I still haven’t seen season two yet (I know, I know… shame on me), but I’m so glad Netflix at least decided to wrap up it with a two-hour movie. I think what burns for me, though it’s not quite like comparing apples to apples because of who owns the property, is something like IRON FIST got renewed, and that’s one of the worst Netflix shows I’ve watched, and yet SENSE8 got canned? I get that it was expensive to produce, but invest in one more season and ask the writers to wrap it up. Netflix as a different model than the networks. It’s something they can DO better than anyone else, you know?
I would have even been happier (not happy, but happier) if they’d waited til after season 2 had a chance to be viewed before canceling it. They canceled within something like a week of season two dropping. So, so frustrating.
I think we *think* they can do it better, but in the end, it’s always down to the money. They think exactly like the network stations so they’re going to end up being exactly like the network stations.
I might have woken up on the pessimistic side of the bed today 😉
Oh, I get that it always comes down to money. The thing is, it took them forever to renew Sense8 for season 2 to begin with, so it’s not like they didn’t have time to make the decision, as you said. They could’ve had meetings to find out how it could’ve been made more cheaply, etc. So yeah, they pulled the trigger too fast. They don’t HAVE to act like network execs, and I think the backlash to the cancellation may have reminded them of that, because you’re right, they should’ve given it MORE time for the second season to be out there.
Yes. I actually was having that exact same conversation with someone yesterday, about not seeming to have even looked at ways to make the production more cost efficient, or giving the Internet time to entice more readers. There was so much buzz over the new season coming out, if they’d have just given it time, they likely would have seen an increased viewership.
For me, I found myself really emotional about this cancellation, which is really, really out of character for me. Disappointment is expected, but the emotional reaction I’m having is not. I suspect it has to do with the low-level panic that seems to be ever present in me due to the current state of this country. Which is, of course, exactly why we need this show.

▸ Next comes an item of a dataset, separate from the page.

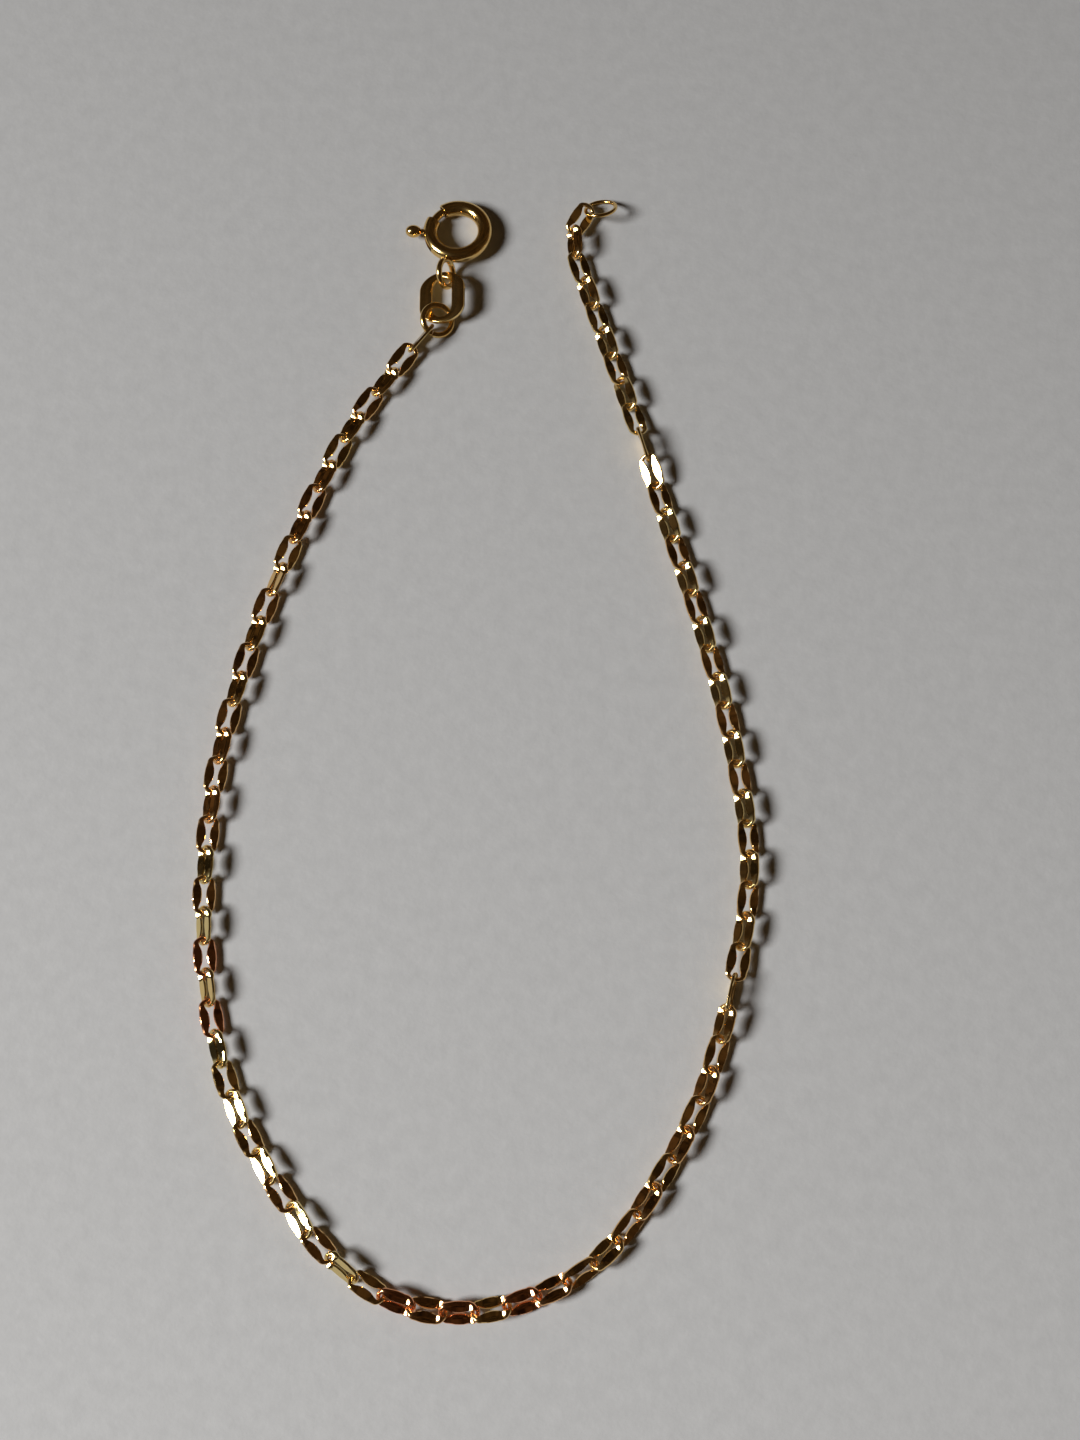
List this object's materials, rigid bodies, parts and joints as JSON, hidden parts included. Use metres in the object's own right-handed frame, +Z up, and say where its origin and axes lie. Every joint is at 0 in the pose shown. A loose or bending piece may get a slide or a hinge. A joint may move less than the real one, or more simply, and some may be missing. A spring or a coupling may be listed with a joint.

Maybe that should be the next roundtable…. the hardest cancellation?
Well, this would probably be mine. Well, this and the West Wing 😉
I thought West Wing ended, which wouldn’t count for what I’m thinking. Oh, and also it’s not Speculative! 🙂
I know. Still one of show’s I’m most sad about not being there anymore 😉
I have finished watching season two! And yes, thank god for a wrap-up movie (and I hear rumblings from one of the Wachowskis that maybe a season three will be in order? Who knows!). It’s still a fantastic show, and I loved how the world-building went deeper and got more explored. And I’m still baffled that Netflix chose to pull the trigger so quickly. I know they count on binge-watching, but a side-effect to is that once a show is established and people like it, they know they can literally watch it on their own time. So someone like me, who loved Sense8, didn’t feel the pressure to drop ALL MY SHOWS and watch it immediately came out, because it was going to be there, whereas my network/cable stuff was only going to be on those apps for a limited time.
Which is not to say Netflix should start pulling their own original material as a means to manufacture buzz. But it goes back Netflix realizing it doesn’t have to act like a network (and nor should it), and for it to take its time (in so much that actors’ contracts allow) to make decisions about a show’s future and give audience members a chance to see the show. Hell, they can even make it more interactive if they wanted and have some kind of polls for their original material and get members to vote on stuff like Amazon gets Prime members to vote on pilots or something.
Yes, I agree that netflix needs a different criteria for deciding what to keep and what to cut.
Because of the timing of the announcement, which came just a few days, maybe a week, after season 2 came out, I suspect Netflix decided to cut it sometime during production of season 2. I don’t think they were even willing to give season 2 a chance.